We propose that impurities in Bose-Einstein condensates can serve as a minimal laboratory system to explore the effects of quantum and thermal fluctuations on solvation. Specifically, we show that the role of quantum fluctuations in the formation of solvation shells and the breakdown of linear response theory can be explored in detail.

This isn’t going to save their hypothesis but this is how the pros approach this kind of problem. This is the kind of physics I find extremely useful in my field at least.

276. afeman says:

I’ve long been intrigued by Horatio’s suggestions of the classics under Eli’s rant. FWIW you no longer have to save your lunch money for the Feynman Lectures:

http://www.feynmanlectures.caltech.edu/

277. GregH says:

afeman: I’ve wondered at times how writing a textbook remotely justifies the time and effort, economically speaking.

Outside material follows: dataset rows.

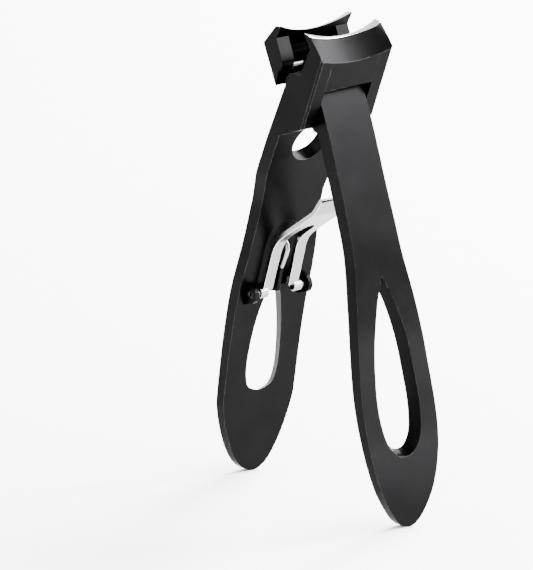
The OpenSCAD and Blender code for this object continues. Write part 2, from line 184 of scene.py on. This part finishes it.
def ground_edge_plate():
    """Black plating whose upward land at the cutting edge is ground bright."""
    material, tree, shader = new_material("ground_edge_plate")
    shader.inputs["Metallic"].default_value = 1.0
    shader.inputs["Specular Tint"].default_value = GRAZING
    colour, rough, fine = satin_black(tree, coords(tree, (1, 1, 1)))
    place = tree.nodes.new("ShaderNodeTexCoord")
    facing = tree.nodes.new("ShaderNodeSeparateXYZ")
    tree.links.new(place.outputs["Normal"], facing.inputs["Vector"])
    height = tree.nodes.new("ShaderNodeSeparateXYZ")
    tree.links.new(place.outputs["Object"], height.inputs["Vector"])
    up = limits(tree, facing.outputs["Z"], LAND_FACING, LAND_FACING + 0.05)
    high = limits(tree, height.outputs["Z"], LAND_HEIGHT, LAND_HEIGHT + 0.0002)
    mask = tree.nodes.new("ShaderNodeMath")
    mask.operation = "MULTIPLY"
    tree.links.new(up, mask.inputs[0])
    tree.links.new(high, mask.inputs[1])
    lines = noise(tree, coords(tree, (12, 1, 12)), 900.0, 3.0)
    bright = ramp(tree, lines, 0.2, 0.8, (grey(0.80), grey(0.92)))
    tree.links.new(mix(tree, mask, "RGBA", colour, bright), shader.inputs["Base Color"])
    tree.links.new(mix(tree, mask, "FLOAT", rough, spread(tree, lines, 0.16, 0.26)),
                   shader.inputs["Roughness"])
    bump(tree, shader, fine, 0.05, 0.00002)
    return material


def limits(tree, value, low, high):
    """0 below low, 1 above high."""
    node = tree.nodes.new("ShaderNodeMapRange")
    node.inputs["From Min"].default_value = low
    node.inputs["From Max"].default_value = high
    tree.links.new(value, node.inputs["Value"])
    return node.outputs["Result"]


def mix(tree, factor, kind, a, b):
    node = tree.nodes.new("ShaderNodeMix")
    node.data_type = kind
    first, second, out = (6, 7, 2) if kind == "RGBA" else (2, 3, 0)
    tree.links.new(factor.outputs[0], node.inputs[0])
    tree.links.new(a, node.inputs[first])
    tree.links.new(b, node.inputs[second])
    return node.outputs[out]


def bright_metal(name, tone, rough, stretch, grain, strength, grazing=1.0):
    """Bare or chromed steel with a fine grain along one direction."""
    material, tree, shader = new_material(name)
    shader.inputs["Metallic"].default_value = 1.0
    shader.inputs["Specular Tint"].default_value = grey(grazing)
    vector = coords(tree, stretch)
    lines = noise(tree, vector, grain, 3.0)
    colour = ramp(tree, lines, 0.2, 0.8, (grey(tone * 0.94, 1.01), grey(tone, 1.01)))
    tree.links.new(colour, shader.inputs["Base Color"])
    tree.links.new(spread(tree, lines, rough * 0.8, rough * 1.25), shader.inputs["Roughness"])
    bump(tree, shader, lines, strength, 0.00001)
    return material


# The darkest and palest reflection of the black plating
BLACK_LOW = 0.0032
BLACK_HIGH = 0.0042
# The cutting lands face up, and are the only such faces above this height
LAND_FACING = 0.84
LAND_HEIGHT = CAD_BOX[1][2] - 3.2 * MM

# How much of its mirror-like sheen the plating keeps at a grazing angle
GRAZING = grey(0.54)

BLACK = black_plate()
EDGE = ground_edge_plate()
CHROME = bright_metal("arm_chrome", 0.17, 0.22, (1, 1, 1), 900.0, 0.03, 0.62)
# Near-black steel for the near arm pin: painted shade of the hole in its ear
NEAR_PIN_SHADE = bright_metal("near_pin_shaded_steel", 0.05, 0.30, (1, 8, 1), 1500.0, 0.1)
# Paler chrome for the arm's rounded rims: a painted edge highlight
CHROME_RIM_HIGHLIGHT = bright_metal("arm_chrome_rim_highlight", 0.80, 0.15, (1, 1, 1), 900.0, 0.03)
# Paler steel for the handles' rounded rims: a painted edge highlight
RIM_HIGHLIGHT = bright_metal("rim_highlight_steel", 0.16, 0.34, (1, 1, 1), 700.0, 0.05)
TURNED = bright_metal("turned_steel", 0.20, 0.28, (1, 8, 1), 1500.0, 0.1)
WIRE = bright_metal("spring_wire", 0.22, 0.25, (1, 1, 1), 1800.0, 0.08)

# ---------------------------------------------------------------- CAD nodes


def dress(node, material):
    """Gives a CAD node its finish."""
    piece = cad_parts[node]
    piece.data.materials.clear()
    piece.data.materials.append(material)


def copy_of(node):
    """A CAD node's mesh, in place, for a piece that stands for it."""
    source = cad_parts[node]
    mesh = source.data.copy()
    mesh.transform(source.matrix_world)
    return mesh


def finish_of(node, mesh, materials):
    """The piece that shows a mesh for a CAD node, smooth and in its first material."""
    mesh.materials.clear()
    for material in materials:
        mesh.materials.append(material)
    for face in mesh.polygons:
        face.use_smooth = True
        face.material_index = 0
    piece = bpy.data.objects.new(f"{node}_finish", mesh)
    bpy.context.scene.collection.objects.link(piece)
    return piece


def on_seam(edge):
    """Whether an edge lies in the plane where the fixed jaw meets the frame."""
    return all(abs((v.co - SEAM_POINT).dot(SEAM_NORMAL)) < SEAM_NEAR for v in edge.verts)


def rounded(node, body, material, width, segments=3, seam=False, rim=None):
    """A clean copy of a CAD node with small rounded edges, which stands for it."""
    mesh = copy_of(node)
    work = bmesh.new()
    work.from_mesh(mesh)
    bmesh.ops.remove_doubles(work, verts=work.verts, dist=SAME_POINT)
    bmesh.ops.dissolve_degenerate(work, edges=work.edges, dist=SLIVER)
    bmesh.ops.dissolve_limit(work, angle_limit=FLAT, verts=work.verts, edges=work.edges)
    weight = work.edges.layers.float.new("bevel_weight_edge")
    for edge in work.edges:
        turn = edge.calc_face_angle(0) if len(edge.link_faces) == 2 else math.pi
        joint = seam and on_seam(edge)
        edge[weight] = 1.0 if turn > ROUND_ABOVE and not joint else 0.0
        edge.smooth = turn < SMOOTH_BELOW and not joint
    work.to_mesh(mesh)
    work.free()
    piece = finish_of(node, mesh, (material, rim or material))
    edges = piece.modifiers.new("edges", "BEVEL")
    edges.width = width
    edges.segments = segments
    edges.limit_method = "WEIGHT"
    edges.use_clamp_overlap = True
    # The rounded faces take the rim material, which on the handles and the arm is a painted
    # edge highlight
    edges.material = RIM_SLOT
    normals = piece.modifiers.new("normals", "WEIGHTED_NORMAL")
    normals.keep_sharp = True
    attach(piece, body)
    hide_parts(node)
    return piece


def wound(node, material):
    """A torsion spring between the bodies its legs bear on, left where it stands and attached
    to no body.
    """
    piece = finish_of(node, copy_of(node), (material,))
    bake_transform(piece)
    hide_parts(node)
    return piece


# How a CAD mesh is cleaned before its edges are rounded
SAME_POINT = 0.002 * MM
SLIVER = 0.004 * MM
FLAT = math.radians(0.3)

# Edges that turn more than this are rounded, and those that turn less than that look smooth
ROUND_ABOVE = math.radians(24)
SMOOTH_BELOW = math.radians(20)
RIM_SLOT = 1

# How wide the rounded edges are
HANDLE_EDGE = 0.18 * MM
FIXED_JAW_EDGE = 0.10 * MM
MOVING_JAW_EDGE = 0.12 * MM
ARM_EDGE = 0.14 * MM
EAR_EDGE = 0.14 * MM
POST_EDGE = 0.16 * MM
PIN_EDGE = 0.08 * MM

# The jaw's inner hook and the foot of its bevel, which the seam runs between
SEAM_NEAR = 0.02 * MM
PIVOT = Vector((0, 0, sum(c[2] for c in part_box("pivot_pin")) / 2))
SEAM_POINT = PIVOT + Vector((5.8, 0, 14.5)) * MM
SEAM_FOOT = PIVOT + Vector((10.0, 0, 12.9)) * MM
SEAM_NORMAL = (SEAM_FOOT - SEAM_POINT).cross(Vector((0, 1, 0))).normalized()

# The frame handle's rounded rims carry a painted edge highlight
rounded("frame_handle", "frame", BLACK, HANDLE_EDGE, seam=True, rim=RIM_HIGHLIGHT)
rounded("fixed_jaw", "frame", EDGE, FIXED_JAW_EDGE, 2, seam=True)
# The lever handle's rounded rims carry a painted edge highlight
rounded("lever_handle", "lever", BLACK, HANDLE_EDGE, rim=RIM_HIGHLIGHT)
rounded("moving_jaw", "lever", EDGE, MOVING_JAW_EDGE)
# The arm's rounded rims carry a painted highlight in paler chrome
rounded("rebound_arm", "arm", CHROME, ARM_EDGE, rim=CHROME_RIM_HIGHLIGHT)
for ear in ("near_hinge_ear", "far_hinge_ear"):
    rounded(ear, "frame", BLACK, EAR_EDGE)
rounded("spring_post", "frame", BLACK, POST_EDGE)
# The near pin is painted dark as shade, while the far pin of the same kind stays chrome
rounded("near_arm_pin", "frame", NEAR_PIN_SHADE, PIN_EDGE, 2)
rounded("far_arm_pin", "frame", CHROME, PIN_EDGE, 2)
for turned in ("pivot_pin", "near_pivot_washer", "far_pivot_washer", "frame_spring_pin",
               "pivot_bushing", "jaw_cross_pin"):
    dress(turned, TURNED)
wound("opening_spring", WIRE)
dress("arm_spring", WIRE)
dress("jaw_rivets", BLACK)

# ---------------------------------------------------------------- studio


def make_floor():
    """A plain pale floor at the height that the clipper stands on."""
    material, tree, shader = new_material("floor")
    tone = ramp(tree, noise(tree, coords(tree, (1, 1, 1)), 3.0), 0.3, 0.7,
                (grey(0.95), grey(0.97)))
    tree.links.new(tone, shader.inputs["Base Color"])
    shader.inputs["Roughness"].default_value = 0.6
    mesh = bpy.data.meshes.new("floor")
    reach = FLOOR_REACH
    corners = [(-reach, -reach, 0), (reach, -reach, 0), (reach, reach, 0), (-reach, reach, 0)]
    mesh.from_pydata(corners, [], [(0, 1, 2, 3)])
    floor = bpy.data.objects.new("floor", mesh)
    mesh.materials.append(material)
    bpy.context.scene.collection.objects.link(floor)


def area_light(name, place, size, radiance):
    """A soft box that faces the clipper, with the brightness it shows in a mirror."""
    data = bpy.data.lights.new(name, "AREA")
    data.shape = "RECTANGLE"
    data.size, data.size_y = size
    data.energy = radiance * math.pi * size[0] * size[1]
    light = bpy.data.objects.new(name, data)
    bpy.context.scene.collection.objects.link(light)
    turn = (LIGHT_AIM - Vector(place)).to_track_quat("-Z", "Y").to_matrix().to_4x4()
    light.matrix_world = Matrix.Translation(Vector(place)) @ turn


def make_world():
    """Pale at the horizon and dark overhead, so that the hollow jaw grades into black."""
    world = bpy.data.worlds.new("studio")
    world.use_nodes = True
    tree = world.node_tree
    place = tree.nodes.new("ShaderNodeTexCoord")
    parts = tree.nodes.new("ShaderNodeSeparateXYZ")
    tree.links.new(place.outputs["Generated"], parts.inputs["Vector"])
    tones = ramp(tree, parts.outputs["Z"], 0.2, 0.9, (grey(1.0), grey(0.22)))
    tree.links.new(tones, tree.nodes["Background"].inputs["Color"])
    tree.nodes["Background"].inputs["Strength"].default_value = WORLD_LIGHT
    bpy.context.scene.world = world


FLOOR_REACH = 3.0
WORLD_LIGHT = 3.6
LIGHT_AIM = Vector((0, 0, 0.06))

make_floor()
make_world()
# Where each light is, its width and height, all in metres, and its radiance: the first lights
# the lever's face, the second the jaw's bevel, and the last the lever's low end
area_light("face_light", (0.80, 0.64, 0.62), (0.60, 0.26), 75)
area_light("bevel_light", (-0.06, 0.86, 0.68), (1.00, 0.60), 78)
area_light("front_light", (-0.35, -0.85, 1.0), (0.7, 0.5), 5)
area_light("tip_light", (0.27, 0.19, 0.017), (0.11, 0.028), 60)
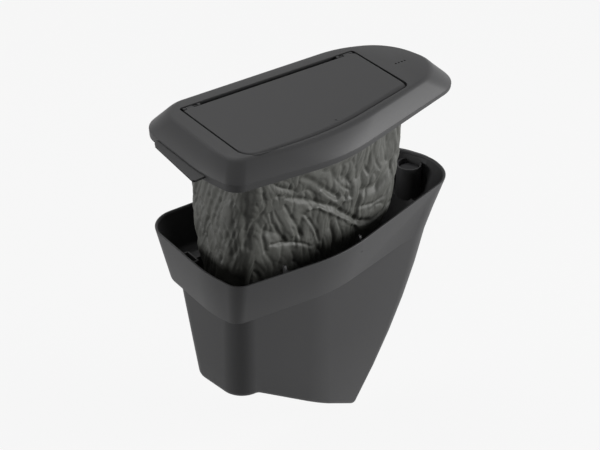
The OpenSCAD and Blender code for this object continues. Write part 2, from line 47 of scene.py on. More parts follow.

Me too. One of my friends is a medicine professor who took over the authorship of a famous textbook. She and her husband take every other year off to read papers and revise chapters to produce the next edition. My impression is that they work 18-hour days seven days a week for the whole year dealing with various co-authors, editors, illustrators and so on. Then they go back to their regular lives, and spend most of their free time writing the off-year book of errata/updates (don’t know what that’s called) and preparing for the next edition. I hope the money is good, because they’re working themselves into an early grave. Frankly, we treat our experts very poorly in this regard.